Tantangan selanjutnya adalah masalah hak cipta dan penghargaan terhadap karya. Di era digital ini, banyak karya fotografi yang diunggah ke internet dan platform digital lainnya. Plagiasi dan penggunaan karya yang tidak sah sering menjadi tantangan bagi fotografer untuk melindungi karya mereka.
Sebenarnya pemerintah telah mengatur perlindungan kekayaan intelektual melalui Undang-Undang Nomor 28 Tahun 2014 tentang Hak Cipta. Dalam peraturan tersebut dijelaskan bahwa hak cipta fotografi dapat didaftarkan di Direktorat Jenderal Hak Kekayaan Intelektual (HKI). Selain itu, Ditjen HKI juga telah menyiapkan layanan aduan apabila ada fotografer yang ingin menuntut pihak yang menggunakan karya fotonya tanpa izin.
Peluang di depan mata
Dengan berbagai tantangan yang ada, industri fotografi tetap menawarkan banyak peluang yang bisa dikembangkan termasuk menciptakan entrepreneur bidang visual.

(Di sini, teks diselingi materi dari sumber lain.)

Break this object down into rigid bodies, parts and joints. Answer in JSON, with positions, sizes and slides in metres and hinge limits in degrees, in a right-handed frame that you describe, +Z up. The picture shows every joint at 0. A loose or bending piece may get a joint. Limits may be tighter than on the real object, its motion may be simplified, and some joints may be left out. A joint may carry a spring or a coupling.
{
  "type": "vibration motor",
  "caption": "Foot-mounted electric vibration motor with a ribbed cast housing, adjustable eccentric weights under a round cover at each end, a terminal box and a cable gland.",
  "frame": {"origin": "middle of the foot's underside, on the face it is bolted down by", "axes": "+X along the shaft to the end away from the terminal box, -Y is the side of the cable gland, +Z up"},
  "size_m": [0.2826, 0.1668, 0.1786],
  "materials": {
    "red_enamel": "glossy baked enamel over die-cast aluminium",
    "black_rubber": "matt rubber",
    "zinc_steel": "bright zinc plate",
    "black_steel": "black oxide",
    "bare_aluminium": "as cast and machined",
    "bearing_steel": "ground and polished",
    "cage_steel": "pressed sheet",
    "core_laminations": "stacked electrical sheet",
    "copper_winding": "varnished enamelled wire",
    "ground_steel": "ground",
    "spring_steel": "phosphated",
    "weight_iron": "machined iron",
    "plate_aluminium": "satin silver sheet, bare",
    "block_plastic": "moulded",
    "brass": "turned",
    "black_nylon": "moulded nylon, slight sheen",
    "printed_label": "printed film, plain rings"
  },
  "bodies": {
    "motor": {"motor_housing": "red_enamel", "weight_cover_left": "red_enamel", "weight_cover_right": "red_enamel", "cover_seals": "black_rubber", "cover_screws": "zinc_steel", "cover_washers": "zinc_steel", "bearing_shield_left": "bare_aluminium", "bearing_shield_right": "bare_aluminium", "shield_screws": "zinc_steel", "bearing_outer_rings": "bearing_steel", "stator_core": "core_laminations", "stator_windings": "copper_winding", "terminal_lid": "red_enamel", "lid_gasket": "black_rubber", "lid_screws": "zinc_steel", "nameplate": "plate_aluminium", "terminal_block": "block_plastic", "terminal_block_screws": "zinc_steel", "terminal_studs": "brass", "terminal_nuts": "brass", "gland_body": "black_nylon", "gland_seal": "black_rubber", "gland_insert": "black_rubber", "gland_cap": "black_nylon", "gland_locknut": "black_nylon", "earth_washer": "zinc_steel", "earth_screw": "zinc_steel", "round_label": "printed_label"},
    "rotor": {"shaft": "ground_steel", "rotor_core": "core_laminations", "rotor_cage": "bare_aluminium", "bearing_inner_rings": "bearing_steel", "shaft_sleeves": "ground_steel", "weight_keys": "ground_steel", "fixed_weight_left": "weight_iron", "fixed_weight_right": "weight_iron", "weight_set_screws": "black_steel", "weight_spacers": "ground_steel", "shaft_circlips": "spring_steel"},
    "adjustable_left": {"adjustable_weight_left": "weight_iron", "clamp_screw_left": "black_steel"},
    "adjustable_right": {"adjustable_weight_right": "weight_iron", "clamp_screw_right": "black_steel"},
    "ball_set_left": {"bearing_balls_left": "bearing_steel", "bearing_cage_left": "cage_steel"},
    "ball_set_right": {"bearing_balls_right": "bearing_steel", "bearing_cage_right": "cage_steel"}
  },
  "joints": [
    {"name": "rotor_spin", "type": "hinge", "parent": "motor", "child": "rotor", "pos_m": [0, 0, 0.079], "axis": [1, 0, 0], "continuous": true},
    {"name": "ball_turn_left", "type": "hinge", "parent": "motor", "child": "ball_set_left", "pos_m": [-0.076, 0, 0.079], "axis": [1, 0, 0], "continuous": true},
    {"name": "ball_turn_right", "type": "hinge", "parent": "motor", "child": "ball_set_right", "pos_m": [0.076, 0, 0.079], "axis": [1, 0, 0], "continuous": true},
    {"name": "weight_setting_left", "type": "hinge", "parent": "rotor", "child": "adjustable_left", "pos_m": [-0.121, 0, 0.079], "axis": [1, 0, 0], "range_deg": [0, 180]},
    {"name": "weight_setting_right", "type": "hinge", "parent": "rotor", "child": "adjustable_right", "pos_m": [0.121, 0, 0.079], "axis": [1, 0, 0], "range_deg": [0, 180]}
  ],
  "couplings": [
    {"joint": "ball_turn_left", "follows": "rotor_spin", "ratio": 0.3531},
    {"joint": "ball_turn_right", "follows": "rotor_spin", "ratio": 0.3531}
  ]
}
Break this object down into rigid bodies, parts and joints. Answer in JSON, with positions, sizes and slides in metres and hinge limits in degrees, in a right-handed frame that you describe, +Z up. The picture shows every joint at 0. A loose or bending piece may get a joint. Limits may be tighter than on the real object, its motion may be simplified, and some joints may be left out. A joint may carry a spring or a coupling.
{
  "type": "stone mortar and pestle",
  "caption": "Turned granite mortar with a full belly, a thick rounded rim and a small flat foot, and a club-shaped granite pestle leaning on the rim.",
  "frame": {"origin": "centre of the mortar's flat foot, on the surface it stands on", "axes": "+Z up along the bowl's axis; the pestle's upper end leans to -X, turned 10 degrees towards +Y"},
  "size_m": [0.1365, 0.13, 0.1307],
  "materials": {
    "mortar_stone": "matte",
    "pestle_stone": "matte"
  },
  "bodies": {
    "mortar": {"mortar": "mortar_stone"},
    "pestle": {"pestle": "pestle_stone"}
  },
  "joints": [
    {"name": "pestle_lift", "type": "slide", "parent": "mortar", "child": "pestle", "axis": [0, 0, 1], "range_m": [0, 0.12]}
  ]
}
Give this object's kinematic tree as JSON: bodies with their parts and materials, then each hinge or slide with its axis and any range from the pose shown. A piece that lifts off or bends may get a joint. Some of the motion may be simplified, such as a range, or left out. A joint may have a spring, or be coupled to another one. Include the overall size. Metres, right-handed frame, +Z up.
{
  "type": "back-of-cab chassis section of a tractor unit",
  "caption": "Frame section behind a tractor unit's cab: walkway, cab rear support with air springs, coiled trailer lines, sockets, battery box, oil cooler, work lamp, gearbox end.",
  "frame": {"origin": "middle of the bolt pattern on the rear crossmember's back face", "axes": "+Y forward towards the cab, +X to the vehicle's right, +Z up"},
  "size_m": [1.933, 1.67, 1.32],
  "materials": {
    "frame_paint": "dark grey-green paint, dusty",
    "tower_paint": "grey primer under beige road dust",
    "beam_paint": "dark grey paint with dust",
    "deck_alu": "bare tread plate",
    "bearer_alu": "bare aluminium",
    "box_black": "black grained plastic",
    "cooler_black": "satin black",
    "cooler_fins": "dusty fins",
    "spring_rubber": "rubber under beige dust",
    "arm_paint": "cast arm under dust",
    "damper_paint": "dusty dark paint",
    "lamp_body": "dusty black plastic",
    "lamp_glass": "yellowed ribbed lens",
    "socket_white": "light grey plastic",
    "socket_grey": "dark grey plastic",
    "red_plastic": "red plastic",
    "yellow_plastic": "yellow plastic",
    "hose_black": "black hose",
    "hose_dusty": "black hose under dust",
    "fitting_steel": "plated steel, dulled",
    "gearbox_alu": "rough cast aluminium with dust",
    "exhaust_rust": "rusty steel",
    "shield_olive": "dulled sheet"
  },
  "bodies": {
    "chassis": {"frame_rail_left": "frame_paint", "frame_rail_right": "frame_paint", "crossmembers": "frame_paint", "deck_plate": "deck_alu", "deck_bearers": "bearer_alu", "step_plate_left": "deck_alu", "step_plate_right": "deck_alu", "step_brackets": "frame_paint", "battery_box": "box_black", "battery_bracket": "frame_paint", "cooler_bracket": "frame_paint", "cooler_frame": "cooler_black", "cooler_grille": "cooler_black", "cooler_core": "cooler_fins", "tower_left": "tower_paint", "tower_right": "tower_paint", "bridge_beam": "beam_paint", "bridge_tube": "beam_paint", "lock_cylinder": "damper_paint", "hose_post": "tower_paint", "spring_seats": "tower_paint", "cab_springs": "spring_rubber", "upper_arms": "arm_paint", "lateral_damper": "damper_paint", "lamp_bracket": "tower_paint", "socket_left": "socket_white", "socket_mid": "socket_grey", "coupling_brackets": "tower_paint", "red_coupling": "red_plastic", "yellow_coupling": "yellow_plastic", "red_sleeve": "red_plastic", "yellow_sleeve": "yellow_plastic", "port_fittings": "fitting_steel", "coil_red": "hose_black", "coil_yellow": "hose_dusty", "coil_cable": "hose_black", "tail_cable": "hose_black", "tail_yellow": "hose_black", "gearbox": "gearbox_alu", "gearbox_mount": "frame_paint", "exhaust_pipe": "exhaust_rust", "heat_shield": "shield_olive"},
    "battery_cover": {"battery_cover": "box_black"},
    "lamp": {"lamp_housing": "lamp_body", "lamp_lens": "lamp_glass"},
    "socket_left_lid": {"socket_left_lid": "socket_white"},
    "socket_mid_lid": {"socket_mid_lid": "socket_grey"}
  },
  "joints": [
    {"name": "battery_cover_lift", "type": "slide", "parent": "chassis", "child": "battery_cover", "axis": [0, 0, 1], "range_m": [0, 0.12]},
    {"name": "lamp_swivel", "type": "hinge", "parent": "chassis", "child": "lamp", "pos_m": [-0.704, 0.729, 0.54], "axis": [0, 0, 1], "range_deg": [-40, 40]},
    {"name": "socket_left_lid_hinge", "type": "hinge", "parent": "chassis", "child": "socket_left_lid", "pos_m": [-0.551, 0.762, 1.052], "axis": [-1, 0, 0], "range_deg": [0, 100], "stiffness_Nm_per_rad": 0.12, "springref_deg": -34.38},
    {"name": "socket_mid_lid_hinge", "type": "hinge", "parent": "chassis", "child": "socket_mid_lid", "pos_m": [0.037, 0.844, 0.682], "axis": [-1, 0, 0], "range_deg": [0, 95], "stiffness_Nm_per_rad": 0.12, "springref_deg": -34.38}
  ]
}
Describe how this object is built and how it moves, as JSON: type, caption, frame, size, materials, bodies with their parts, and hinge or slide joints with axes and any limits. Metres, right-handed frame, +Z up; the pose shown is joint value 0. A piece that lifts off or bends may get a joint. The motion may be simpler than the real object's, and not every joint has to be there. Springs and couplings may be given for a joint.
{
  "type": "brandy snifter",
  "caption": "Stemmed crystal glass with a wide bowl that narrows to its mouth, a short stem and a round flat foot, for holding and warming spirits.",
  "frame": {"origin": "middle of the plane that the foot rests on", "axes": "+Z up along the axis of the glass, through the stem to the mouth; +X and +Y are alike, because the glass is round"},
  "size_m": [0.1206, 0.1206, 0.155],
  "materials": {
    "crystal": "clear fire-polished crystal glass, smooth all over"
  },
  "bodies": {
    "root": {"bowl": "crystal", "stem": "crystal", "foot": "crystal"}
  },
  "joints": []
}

Freelance atau menjadi fotografer lepas merupakan alternatif usaha kreatif yang bisa dicoba. Platform digital berbasis visual atau situs stok foto, dapat dimanfaatkan untuk menjangkau audiens yang lebih luas dan menghasilkan pendapatan pasif melalui penjualan gambar.
Pelatihan maupun workshop online juga jadi peluang besar bagi fotografer untuk berbagi ilmu. Semakin banyak orang yang tertarik untuk belajar fotografi, akan menciptakan permintaan tenaga profesional fotografi sekaligus bisa membangun komunitas.
Selain itu, banyaknya pilihan media sosial dengan penonton yang beragam, membuka peluang para pekerja visual menjadi konten kreator fotografi. Dalam konteks ini, fotografer tidak hanya berfokus pada gambar statis, tetapi juga harus pandai menuliskan narasi, ide serta gagasan untuk menghasilkan sebuah visual storytelling yang kuat sehingga menarik perhatian penonton.
Fotografi merupakan bagian integral dari ekonomi kreatif yang terus berkembang pesat di Indonesia. Keberhasilan dalam industri ini tidak hanya ditentukan oleh keterampilan teknis, tetapi juga oleh kemampuan untuk beradaptasi dengan perkembangan teknologi dan tren pasar.